If you can afford to develop your business plan and prototype after hours and on the weekend--- while keeping your day job---do it.
If you have a little bit of startup capital, assume that you will never receive another dime.
Be realistic about what it is going to take to feed your founders. Can they live on the amount in-hand for one year? If not, don't quit the day job.
Our business was born of four founders, all of whom were fairly mature in their careers. It felt like we were making big sacrifices by paying ourselves approximately 60% of our former incomes. Still---the combined amount required was considerable. With what we raised we could have paid two of the founders full-time salaries for a year. But we all went in full-time, leaving us with only 6 months running room. It wasn't enough.

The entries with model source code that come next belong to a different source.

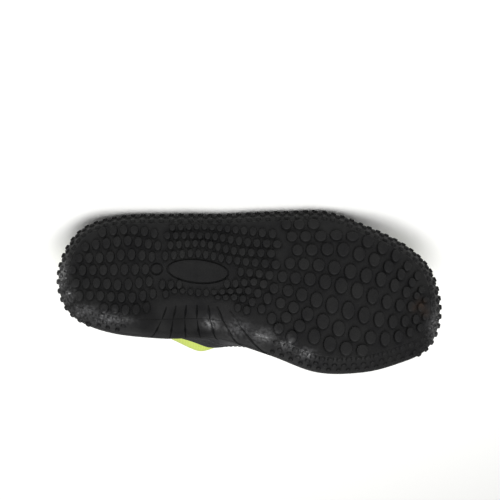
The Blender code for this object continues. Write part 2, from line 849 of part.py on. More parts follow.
def insole():
    """Foam sheet on the sole's floor, inside the upper."""
    mesh = bmesh.new()
    inset = lip_inset() + WALL_TAPER + UPPER_WALL + 2 * GAP
    low = add_ring(mesh, [floor_point(a, inset, GAP) for a in rib_angles()])
    high = add_ring(mesh, [floor_point(a, inset, GAP + INSOLE_THICKNESS) for a in rib_angles()])
    join_walls(mesh, low, high)
    cap_ring(mesh, low)
    cap_ring(mesh, high)
    return finish_mesh("insole", mesh)


# Materials

Finish = namedtuple("Finish", "colour roughness")
FINISHES = {
    "outsole": Finish((0.020, 0.020, 0.021), 0.62),
    "upper": Finish((0.62, 0.72, 0.16), 0.85),
    "side_overlay": Finish((0.018, 0.018, 0.020), 0.55),
    "collar_binding": Finish((0.022, 0.022, 0.024), 0.80),
    "insole": Finish((0.030, 0.030, 0.032), 0.90),
}


def paint(obj):
    finish = FINISHES[obj.name]
    material = bpy.data.materials.new(obj.name)
    material.use_nodes = True
    shader = material.node_tree.nodes["Principled BSDF"]
    shader.inputs["Base Color"].default_value = (*finish.colour, 1)
    shader.inputs["Roughness"].default_value = finish.roughness
    shader.inputs["Metallic"].default_value = 0
    obj.data.materials.clear()
    obj.data.materials.append(material)
    if obj.name != "outsole":
        obj.data.shade_smooth()


# Laying the shoe down


def centre_of_mass(weights):
    """Centre of mass of solids, from {object: density}."""
    total, moment = 0.0, Vector()
    for obj, density in weights.items():
        obj.data.calc_loop_triangles()
        points = [v.co for v in obj.data.vertices]
        for triangle in obj.data.loop_triangles:
            a, b, c = (points[i] for i in triangle.vertices)
            part = density * a.dot(b.cross(c)) / 6
            total += part
            moment += part * (a + b + c) / 4
    return moment / total


def resting_normal(objects, centre):
    """Outward normal of the flat that the shoe lies on: the lowest stable one on its outer side."""
    hull = bmesh.new()
    for obj in objects:
        for vertex in obj.data.vertices:
            hull.verts.new(vertex.co)
    bmesh.ops.convex_hull(hull, input=hull.verts)
    best, normal = math.inf, None
    for face in hull.faces:
        corners = [v.co for v in face.verts]
        facing = face.normal if face.normal.dot(corners[0] - centre) > 0 else -face.normal
        height = facing.dot(corners[0] - centre)
        foot = centre + facing * height
        turns = [
            (corners[(k + 1) % len(corners)] - corners[k]).cross(foot - corners[k]).dot(facing)
            for k in range(len(corners))
        ]
        under = all(turn >= 0 for turn in turns) or all(turn <= 0 for turn in turns)
        if under and facing.y < -0.7 and height < best:
            best, normal = height, facing.copy()
    hull.free()
    return normal


def lay_down(objects, weights):
    """Turns the shoe onto its outer side, sole to -Y, and sets it on the floor over the origin."""
    down = resting_normal(objects, centre_of_mass(weights))
    drop = down.rotation_difference(Vector((0, 0, -1))).to_matrix()
    toe = drop @ Vector((1, 0, 0))
    turn = Matrix.Rotation(math.pi - math.atan2(toe.y, toe.x), 3, "Z") @ drop
    points = [turn @ vertex.co for obj in objects for vertex in obj.data.vertices]
    low = Vector([min(p[i] for p in points) for i in range(3)])
    high = Vector([max(p[i] for p in points) for i in range(3)])
    shift = -Vector(((low.x + high.x) / 2, (low.y + high.y) / 2, low.z))
    pose = bpy.data.objects.new("lying_pose", None)
    bpy.context.scene.collection.objects.link(pose)
    pose.matrix_world = Matrix.Translation(shift) @ turn.to_4x4()
    for obj in objects:
        obj.parent = pose


def main():
    clear_scene()
    rows, normals = upper_grid()
    sole, sheet = outsole(), insole()
    cloth = [upper(rows, normals), overlay(rows, normals), collar_binding(rows, normals)]
    pieces = [sole, sheet, *cloth]
    for piece in pieces:
        paint(piece)
    weights = {sole: RUBBER_DENSITY, sheet: FOAM_DENSITY}
    weights.update({piece: TEXTILE_DENSITY for piece in cloth})
    lay_down(pieces, weights)


main()
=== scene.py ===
import math

import bmesh
import bpy
from mathutils import Matrix, Vector
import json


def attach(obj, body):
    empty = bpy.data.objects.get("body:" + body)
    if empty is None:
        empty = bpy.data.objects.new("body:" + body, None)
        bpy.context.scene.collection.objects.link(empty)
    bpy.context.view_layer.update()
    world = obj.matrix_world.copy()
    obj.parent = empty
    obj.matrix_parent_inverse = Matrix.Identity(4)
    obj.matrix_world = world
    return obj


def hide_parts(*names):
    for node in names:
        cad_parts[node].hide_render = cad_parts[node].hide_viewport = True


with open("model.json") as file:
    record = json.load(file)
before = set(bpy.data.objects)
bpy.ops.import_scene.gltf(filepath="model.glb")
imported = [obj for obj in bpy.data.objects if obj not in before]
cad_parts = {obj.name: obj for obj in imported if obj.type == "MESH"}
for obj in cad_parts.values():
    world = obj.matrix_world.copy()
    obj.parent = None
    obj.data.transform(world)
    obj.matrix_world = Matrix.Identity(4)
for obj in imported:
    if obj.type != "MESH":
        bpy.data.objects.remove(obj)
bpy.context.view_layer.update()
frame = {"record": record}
mm = 0.001

# Shapes are laid out on the last: x from heel to toe, y to the inner side, z up from the ground.
# lying turns them into the row's frame, where the shoe lies on its outer side.

lastPlace = {
    "heelLug": Vector((49.21, -0.07, 0)) * mm,  # where the two tread mounts stand on the last
    "ballLug": Vector((163.06, 5.95, 0)) * mm,
}


def lyingPose():
    mounts = {mount["name"]: mount for mount in frame["record"]["mounts"]}
    heel = Vector(mounts["heel_tread"]["pos_m"])
    ball = Vector(mounts["forefoot_tread"]["pos_m"])
    up = -Vector(mounts["heel_tread"]["axis"]).normalized()
    along = (ball - heel).normalized()
    across = up.cross(along)
    turn = lastPlace["ballLug"] - lastPlace["heelLug"]
    angle = math.atan2(turn.y, turn.x)
    toe = along * math.cos(angle) - across * math.sin(angle)
    turned = Matrix((toe, up.cross(toe), up)).transposed()
    return Matrix.Translation(heel - turned @ lastPlace["heelLug"]) @ turned.to_4x4()


lying = lyingPose()
unlying = lying.inverted()


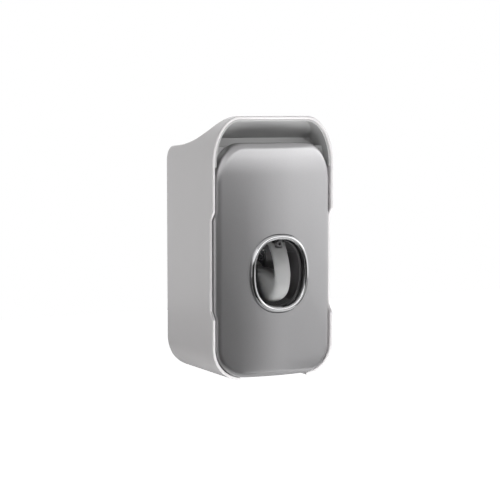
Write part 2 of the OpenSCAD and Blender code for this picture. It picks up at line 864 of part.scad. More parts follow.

Six more months would have afforded us the opportunity to complete a pilot we began at a financial institution---a pilot with great promise.
So why did we decide the four founders should quit their day jobs up front? A number of reasons, including a strong belief that, to make the most of our combined energies, we must all be 100% committed to the effort. That creativity would best flow if we could all work together in the same room. There may have even been a "fun" factor. All wanted in on the excitement of rapidly building something from the ground up.
What is the take away? Don't let irrational exuberance into the equation. Plan for the worst. If you can't support your founders for a year with what you have in-pocket, think hard. Stick with the day job or find other creative ways to support yourself while you build the company.